• _AIM_: Answer with a single number: how many lines in the listing below include "this"?

• _SUPPLIED RECORDS_:

begin

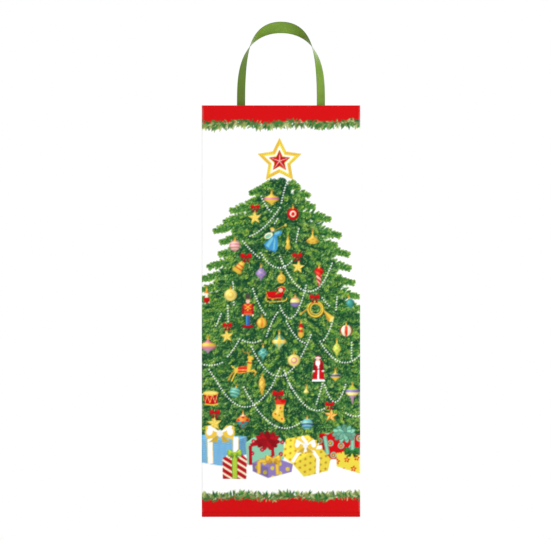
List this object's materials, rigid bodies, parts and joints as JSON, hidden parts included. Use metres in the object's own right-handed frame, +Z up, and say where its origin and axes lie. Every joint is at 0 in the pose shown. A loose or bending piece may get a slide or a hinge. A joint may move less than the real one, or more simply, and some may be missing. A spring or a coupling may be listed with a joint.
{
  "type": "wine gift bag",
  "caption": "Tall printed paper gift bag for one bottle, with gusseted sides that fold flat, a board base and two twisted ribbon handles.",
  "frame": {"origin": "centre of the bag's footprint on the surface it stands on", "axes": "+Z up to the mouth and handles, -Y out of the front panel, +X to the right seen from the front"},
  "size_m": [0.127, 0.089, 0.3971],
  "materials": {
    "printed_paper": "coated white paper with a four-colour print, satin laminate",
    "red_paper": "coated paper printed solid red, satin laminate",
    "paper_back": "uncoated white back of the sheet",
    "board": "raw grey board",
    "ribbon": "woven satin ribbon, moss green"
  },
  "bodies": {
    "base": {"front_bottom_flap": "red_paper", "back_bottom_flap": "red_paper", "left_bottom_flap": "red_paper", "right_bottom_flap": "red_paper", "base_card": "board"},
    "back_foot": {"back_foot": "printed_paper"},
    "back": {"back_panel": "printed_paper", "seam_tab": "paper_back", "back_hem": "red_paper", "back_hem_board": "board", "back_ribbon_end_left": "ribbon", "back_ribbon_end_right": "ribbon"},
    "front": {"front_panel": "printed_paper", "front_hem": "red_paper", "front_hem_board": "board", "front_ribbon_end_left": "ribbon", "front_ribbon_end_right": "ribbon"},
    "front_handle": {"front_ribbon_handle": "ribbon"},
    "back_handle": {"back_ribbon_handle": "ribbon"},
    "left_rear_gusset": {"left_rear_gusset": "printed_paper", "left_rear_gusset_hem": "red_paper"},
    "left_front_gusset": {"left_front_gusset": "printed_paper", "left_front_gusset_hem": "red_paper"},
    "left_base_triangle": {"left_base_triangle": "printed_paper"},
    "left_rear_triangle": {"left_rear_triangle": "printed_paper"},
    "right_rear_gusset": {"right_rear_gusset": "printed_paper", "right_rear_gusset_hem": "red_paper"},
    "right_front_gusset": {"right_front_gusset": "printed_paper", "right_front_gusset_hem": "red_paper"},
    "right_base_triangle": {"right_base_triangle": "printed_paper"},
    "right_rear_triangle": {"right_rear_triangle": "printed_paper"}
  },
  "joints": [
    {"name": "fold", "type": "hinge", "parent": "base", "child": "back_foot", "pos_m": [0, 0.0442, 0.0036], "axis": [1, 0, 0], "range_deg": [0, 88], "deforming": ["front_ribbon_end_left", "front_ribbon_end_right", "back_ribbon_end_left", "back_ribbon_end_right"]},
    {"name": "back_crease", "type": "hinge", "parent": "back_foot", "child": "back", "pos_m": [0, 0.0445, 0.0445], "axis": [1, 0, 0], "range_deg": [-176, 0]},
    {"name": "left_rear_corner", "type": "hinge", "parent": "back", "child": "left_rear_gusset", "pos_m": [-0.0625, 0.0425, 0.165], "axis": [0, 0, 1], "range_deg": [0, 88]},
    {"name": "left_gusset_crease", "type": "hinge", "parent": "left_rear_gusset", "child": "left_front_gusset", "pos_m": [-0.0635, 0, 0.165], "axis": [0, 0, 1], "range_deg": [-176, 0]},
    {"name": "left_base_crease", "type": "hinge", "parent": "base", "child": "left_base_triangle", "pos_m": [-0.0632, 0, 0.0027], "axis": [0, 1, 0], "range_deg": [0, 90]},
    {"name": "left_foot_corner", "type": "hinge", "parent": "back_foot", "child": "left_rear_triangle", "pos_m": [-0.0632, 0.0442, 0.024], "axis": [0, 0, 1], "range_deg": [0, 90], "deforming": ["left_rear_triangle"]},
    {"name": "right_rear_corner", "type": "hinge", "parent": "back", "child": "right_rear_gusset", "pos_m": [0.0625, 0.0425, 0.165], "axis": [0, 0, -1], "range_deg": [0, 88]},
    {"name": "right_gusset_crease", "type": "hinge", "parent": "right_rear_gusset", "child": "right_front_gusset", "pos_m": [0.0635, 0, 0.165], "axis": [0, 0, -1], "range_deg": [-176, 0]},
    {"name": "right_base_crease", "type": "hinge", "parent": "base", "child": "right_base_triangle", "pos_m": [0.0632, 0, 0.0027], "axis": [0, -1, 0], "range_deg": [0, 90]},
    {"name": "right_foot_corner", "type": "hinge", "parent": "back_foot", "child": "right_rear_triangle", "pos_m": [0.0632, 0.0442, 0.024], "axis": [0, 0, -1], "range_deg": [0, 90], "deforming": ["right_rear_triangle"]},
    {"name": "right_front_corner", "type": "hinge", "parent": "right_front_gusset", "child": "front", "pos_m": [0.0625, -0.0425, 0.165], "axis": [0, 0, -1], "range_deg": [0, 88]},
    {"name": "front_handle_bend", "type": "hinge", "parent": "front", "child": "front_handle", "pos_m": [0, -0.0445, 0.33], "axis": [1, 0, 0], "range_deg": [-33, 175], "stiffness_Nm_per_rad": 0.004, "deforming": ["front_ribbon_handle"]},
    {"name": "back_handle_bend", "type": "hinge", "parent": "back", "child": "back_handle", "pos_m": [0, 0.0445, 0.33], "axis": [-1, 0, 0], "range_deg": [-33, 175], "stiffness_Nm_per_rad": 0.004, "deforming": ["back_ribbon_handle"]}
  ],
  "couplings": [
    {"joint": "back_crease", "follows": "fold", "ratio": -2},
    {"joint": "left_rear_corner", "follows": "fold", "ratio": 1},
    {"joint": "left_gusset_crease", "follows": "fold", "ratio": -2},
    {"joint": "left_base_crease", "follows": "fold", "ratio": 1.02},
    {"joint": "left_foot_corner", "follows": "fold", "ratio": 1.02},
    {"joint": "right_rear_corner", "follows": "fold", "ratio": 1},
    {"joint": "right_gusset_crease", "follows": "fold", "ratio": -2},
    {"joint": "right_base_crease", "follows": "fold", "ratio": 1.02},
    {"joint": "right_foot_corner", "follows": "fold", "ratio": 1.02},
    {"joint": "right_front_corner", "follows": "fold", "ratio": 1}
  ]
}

end
begin

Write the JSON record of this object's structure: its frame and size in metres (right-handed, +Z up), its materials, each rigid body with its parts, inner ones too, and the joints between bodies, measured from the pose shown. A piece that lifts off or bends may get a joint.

end

• _WRITTEN ANSWER_: 2